In the non-arctic regions of North America there is a great interest in recreational mushing and other activities with sled dogs. There is a potential market for the ISD providing we promote the ISD more aggressively. In other countries with ISDI members, the numbers are small and they face the same problems as the southern regions of North America. Only Greenland has a large enough reservoir of pure ISDs, since the government has put rules and regulations in place to prevent the importation of other breeds above the 60th parallel. It also encourages the Inuit to live a more traditional lifestyle.

One other area of importance is to expand our scientific knowledge of the breed.

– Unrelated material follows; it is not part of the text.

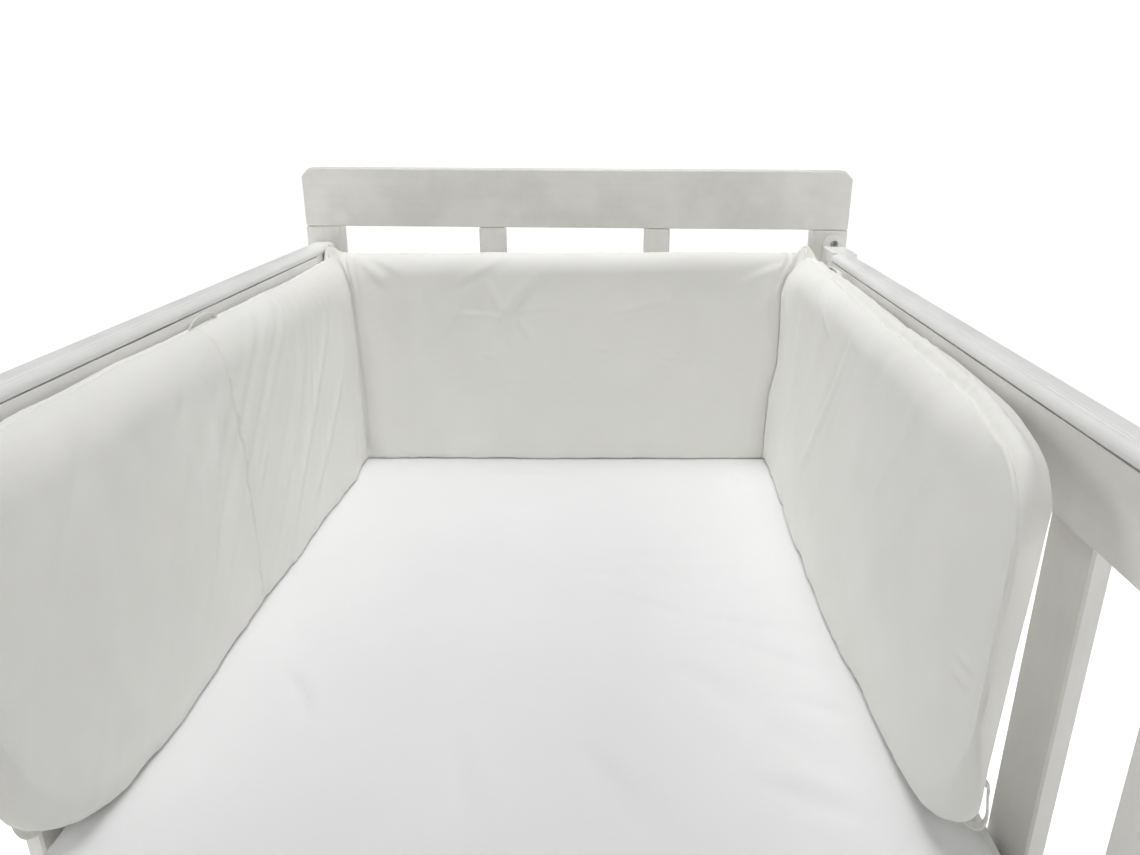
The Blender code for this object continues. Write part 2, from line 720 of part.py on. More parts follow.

We have already made a start through DNA research, but without significant funds and the reliance on the unpaid services of enthusiastic experts, this endeavor is likely to be slow in yielding results.

What is the true role of the Inuit Sled Dog International in all this? The mission statement of the Inuit Sled Dog International reads: "The ISDI has for its goal the preservation of this ancient arctic breed in its purest form as a working dog." Preservation here does not mean the same as preserving specimens in a jar of formaldehyde. It means preserving the breed through expansion and development. This brings me back to the belief that we cannot preserve without a concerted breeding program. Either we try to fulfill this mission statement or we change it to meet the reality. In my heart I pray that we can change the reality to meet the mission statement.